My Thesis was completed in 1986.  The title was Algorithms in Lie groups and supergroups.   It revolved around a quite esoteric aspect of Particle Physics; Group Theory as applied to the pantheon of subatomic particles.   SCHUR was written in Pascal.  Originally Microsoft Pascal, but converted to Borland's Turbo Pascal.   In fact, it seemed to be mostly about Computing.  Programming was where my life seemed to be heading, I was becoming more and more interested in it and I realised that I was unlikely to find real employment as a Theoretical Physicist outside Academia, and I'd had enough of that.

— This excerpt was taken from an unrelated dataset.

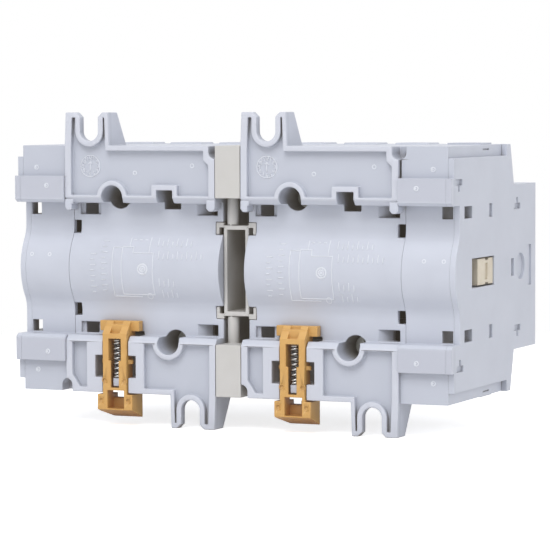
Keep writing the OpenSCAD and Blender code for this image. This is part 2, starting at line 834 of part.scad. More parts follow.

My thesis entailed enhancing a large program called SCHUR, named after the Issai Schur (1875-1941).  SCHUR provided a computational environment where the entities being manipulated were partitions.  The partitions on N is the list of ways N items can be grouped.   For example, three items can be partitioned as {1, 1, 1}, {2, 1} and {3}.   SCHUR actually manipulated lists of weighted partitions, like

{4, 1} + 3{3, 2} - 2{2, 1, 1}
and defined a number of operators on these lists.  As well as simple addition and subtraction, I recall there were also inner and outer products and the delightful plethysm.   I spent a reasonably happy year puttering around within SCHUR adding a number of features (like that damn plethysm operator, which I recall as being horribly complex).   SCHUR was (and is still?) a tool for theoretical Physicists in the same way that I imagine MatLab or Mathematica are.